Seminar power and willy-waving
When I go to a lecture or seminar paper, I expect it to end on time. If it is billed for 30 minutes, and Professor X is still talking at 45, I feel very itchy. Likewise if what Professor X says is plain wrong, then I expect to say so (politely enough) in the discussion session that follows.
All this seem to me to be quite “natural”. But actually, I’ve learnt, these reactions are distinctively British. Although at first glance academic seminars look much the same anywhere in the world (a group of people banging on about subjects that would leave most of humanity quite cold), they are in fact governed by all kinds of culturally specific rules.
When I first went to such gatherings in Italy, for example, I couldn’t understand why the chair didn’t just shut a speaker up when he (or occasionally she) was still in full flood 30 minutes after he should have stopped. And I couldn’t understand why the rest of the audience tolerated rambling responses from the audience lasting almost as long as the paper, and often on a quite different subject.
It took me years to see that in Italian terms this was the whole point of the occasion. For here academic power was calibrated precisely according to how much of the audience’s time you could grab for yourself. If your junior colleague spoke for 8 minutes, then you were losing out in status very publicly if you didn’t take at least 10 for yourself. And so on. Aggressive chairing and timekeeping would not only be breaking the implicit rules of the seminar; it would be disrupting the very roots of the academic power structure which the seminar supported.
In the UK (or at least in Cambridge, which may be a particularly extreme version of the British case), things are much briefer and – to put it politely – punchy. How often have I heard my colleagues coming out of a seminar, one saying to the other “I thought you made a good point”? What “good” means in this context is, “a comment that in two witty sentences completely demolished the whole paper of the poor visiting speaker and showed how much cleverer you were than her”.
I confess that I am becoming increasingly ambivalent about this kind of display. On the one hand, I grew up with it and am still half attached to its style. I remember as a young lecturer thrilling to the displays of wit and smartness which the then professor of Ancient History would put into his responses to dull papers given by speakers. “I have three reactions to your talk and the first is boredom” is a direct, memorable and (as I now think) memorably nasty quote. And I am sure that I am sometimes guilty of playing such lines myself.
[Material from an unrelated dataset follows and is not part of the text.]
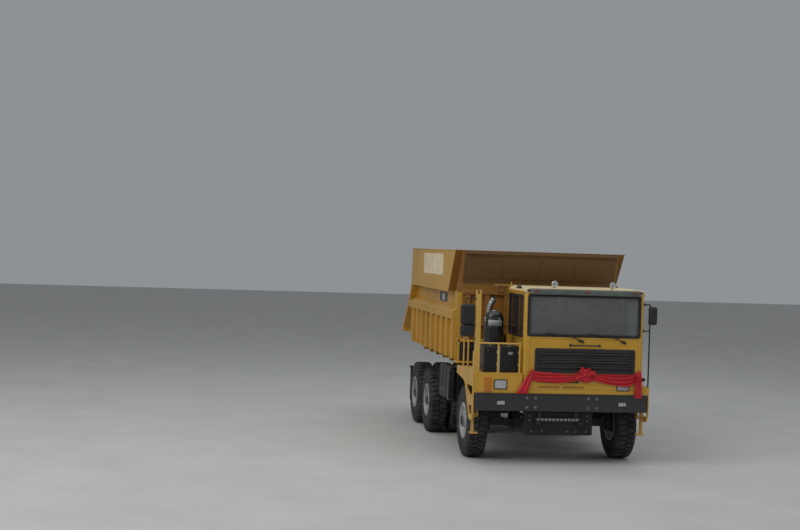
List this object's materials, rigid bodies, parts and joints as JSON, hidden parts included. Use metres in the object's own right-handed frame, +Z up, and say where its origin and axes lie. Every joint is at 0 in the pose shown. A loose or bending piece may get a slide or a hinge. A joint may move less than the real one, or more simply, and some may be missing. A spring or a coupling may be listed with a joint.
{
  "type": "mining dump truck",
  "caption": "Wide-bodied off-highway tipping truck with an offset cab, a railed equipment platform beside it, twin rear wheels and a canopied steel body raised by a telescopic front hoist.",
  "frame": {"origin": "on the ground under the middle of the truck", "axes": "+Z up, -Y towards the front of the truck, +X towards its left side"},
  "size_m": [3.695, 8.64, 3.86],
  "materials": {
    "yellow_paint": "satin industrial paint, lightly dusted",
    "charcoal_paint": "satin",
    "black_paint": "semi-gloss",
    "frame_grey": "satin",
    "rail_paint": "satin",
    "rim_paint": "gloss",
    "cast_grey": "rough cast",
    "bare_steel": "brushed",
    "black_plastic": "grained",
    "tyre": "moulded",
    "window_glass": "clear, lightly tinted",
    "lamp_glass": "clear lens",
    "seat_fabric": "woven",
    "red_cloth": "satin ribbon"
  },
  "bodies": {
    "chassis": {"chassis_frame": "frame_grey", "frame_brackets": "frame_grey", "hoist_cradle": "frame_grey", "front_bumper": "charcoal_paint", "platform_right": "yellow_paint", "fender_left": "yellow_paint", "boarding_steps": "yellow_paint", "railing": "rail_paint", "mirrors": "black_plastic", "cab_floor": "charcoal_paint", "cab_front": "yellow_paint", "cab_roof": "yellow_paint", "cab_rear_wall": "yellow_paint", "cab_side_right": "yellow_paint", "cab_side_left": "yellow_paint", "cab_glass": "window_glass", "grille": "charcoal_paint", "sun_visor": "black_plastic", "dashboard": "black_plastic", "steering_wheel": "black_plastic", "seats": "seat_fabric", "lamps": "lamp_glass", "cooler_boxes": "black_paint", "air_cleaner": "black_paint", "exhaust": "bare_steel", "hydraulic_tank": "black_paint", "fuel_tanks": "black_paint", "engine_block": "cast_grey", "driveline": "cast_grey", "front_axle": "cast_grey", "rear_axles": "cast_grey", "leaf_springs": "charcoal_paint", "ribbon": "red_cloth"},
    "door": {"door_left": "yellow_paint", "door_glass": "window_glass"},
    "dump_body": {"body_floor": "yellow_paint", "body_side_left": "yellow_paint", "body_side_right": "yellow_paint", "body_front_wall": "yellow_paint", "body_canopy": "yellow_paint"},
    "hoist_barrel": {"hoist_barrel": "charcoal_paint"},
    "hoist_stage_1": {"hoist_stage_1": "bare_steel"},
    "hoist_stage_2": {"hoist_stage_2": "bare_steel"},
    "hoist_stage_3": {"hoist_stage_3": "bare_steel"},
    "hoist_rod": {"hoist_rod": "bare_steel"},
    "knuckle_left": {"knuckle_left": "cast_grey"},
    "knuckle_right": {"knuckle_right": "cast_grey"},
    "wheel_front_left": {"tyre_front_left": "tyre", "rim_front_left": "rim_paint"},
    "wheel_front_right": {"tyre_front_right": "tyre", "rim_front_right": "rim_paint"},
    "wheels_rear1_left": {"tyres_rear1_left": "tyre", "rims_rear1_left": "rim_paint"},
    "wheels_rear1_right": {"tyres_rear1_right": "tyre", "rims_rear1_right": "rim_paint"},
    "wheels_rear2_left": {"tyres_rear2_left": "tyre", "rims_rear2_left": "rim_paint"},
    "wheels_rear2_right": {"tyres_rear2_right": "tyre", "rims_rear2_right": "rim_paint"}
  },
  "joints": [
    {"name": "dump_hinge", "type": "hinge", "parent": "chassis", "child": "dump_body", "pos_m": [0, 2.9, 1.35], "axis": [-1, 0, 0], "range_deg": [0, 45]},
    {"name": "hoist_tilt", "type": "hinge", "parent": "chassis", "child": "hoist_barrel", "pos_m": [0, -2.67834, 1], "axis": [-1, 0, 0], "range_deg": [0, 22.5]},
    {"name": "hoist_slide_1", "type": "slide", "parent": "hoist_barrel", "child": "hoist_stage_1", "axis": [0, 0.0677, 0.9977], "range_m": [0, 1.0328]},
    {"name": "hoist_slide_2", "type": "slide", "parent": "hoist_stage_1", "child": "hoist_stage_2", "axis": [0, 0.0677, 0.9977], "range_m": [0, 1.0328]},
    {"name": "hoist_slide_3", "type": "slide", "parent": "hoist_stage_2", "child": "hoist_stage_3", "axis": [0, 0.0677, 0.9977], "range_m": [0, 1.0328]},
    {"name": "hoist_slide_4", "type": "slide", "parent": "hoist_stage_3", "child": "hoist_rod", "axis": [0, 0.0677, 0.9977], "range_m": [0, 1.0328]},
    {"name": "steer_left", "type": "hinge", "parent": "chassis", "child": "knuckle_left", "pos_m": [1.22, -3.12, 0.67], "axis": [0, 0, 1], "range_deg": [-30, 30]},
    {"name": "steer_right", "type": "hinge", "parent": "chassis", "child": "knuckle_right", "pos_m": [-1.22, -3.12, 0.67], "axis": [0, 0, 1], "range_deg": [-30, 30]},
    {"name": "wheel_front_left_spin", "type": "hinge", "parent": "knuckle_left", "child": "wheel_front_left", "pos_m": [1.412, -3.12, 0.67], "axis": [1, 0, 0], "continuous": true},
    {"name": "wheel_front_right_spin", "type": "hinge", "parent": "knuckle_right", "child": "wheel_front_right", "pos_m": [-1.412, -3.12, 0.67], "axis": [1, 0, 0], "continuous": true},
    {"name": "wheels_rear1_left_spin", "type": "hinge", "parent": "chassis", "child": "wheels_rear1_left", "pos_m": [1.295, 0.48, 0.67], "axis": [1, 0, 0], "continuous": true},
    {"name": "wheels_rear1_right_spin", "type": "hinge", "parent": "chassis", "child": "wheels_rear1_right", "pos_m": [-1.295, 0.48, 0.67], "axis": [1, 0, 0], "continuous": true},
    {"name": "wheels_rear2_left_spin", "type": "hinge", "parent": "chassis", "child": "wheels_rear2_left", "pos_m": [1.295, 2.08, 0.67], "axis": [1, 0, 0], "continuous": true},
    {"name": "wheels_rear2_right_spin", "type": "hinge", "parent": "chassis", "child": "wheels_rear2_right", "pos_m": [-1.295, 2.08, 0.67], "axis": [1, 0, 0], "continuous": true},
    {"name": "door_hinge", "type": "hinge", "parent": "chassis", "child": "door", "pos_m": [1.504, -4.122, 2.4], "axis": [0, 0, -1], "range_deg": [0, 70]}
  ],
  "couplings": [
    {"joint": "hoist_tilt", "follows": "dump_hinge", "ratio": 0.5},
    {"joint": "hoist_slide_1", "follows": "dump_hinge", "m_per_rad": 1.3149},
    {"joint": "hoist_slide_2", "follows": "dump_hinge", "m_per_rad": 1.3149},
    {"joint": "hoist_slide_3", "follows": "dump_hinge", "m_per_rad": 1.3149},
    {"joint": "hoist_slide_4", "follows": "dump_hinge", "m_per_rad": 1.3149},
    {"joint": "steer_right", "follows": "steer_left", "ratio": 1}
  ]
}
On the other, it’s fairly obvious that what’s driving this kind of discussion is not an engagement with the topic of the lecture or paper delivered, but peacock-like preening. It’s very male set of responses (even when done by women). It is, as one of my female colleagues has aptly put it, an exercise in “willy-waving”. Power games in a non-Italian form.
That said, the seminar-style in the States leaves me feeling rather at sea too. There are (as I found at Stanford) some examples of the British mode, but by and large everyone is seamlessly polite. It’s not that they don’t have strong views about the quality of the lectures they hear (as you discover when you talk about it afterwards), But round the seminar table, it’s flattery all the way: “Thank you so much for that masterly performance . . .”/ “I learned an enormous amount from your excellent paper. . .”
To start with, it makes you feel very warm. But then you think: how would I know if I had done a really lousy lecture? Would my best friend tell me? Or is there a subtle code among all this eulogy, that I just haven’t mastered yet?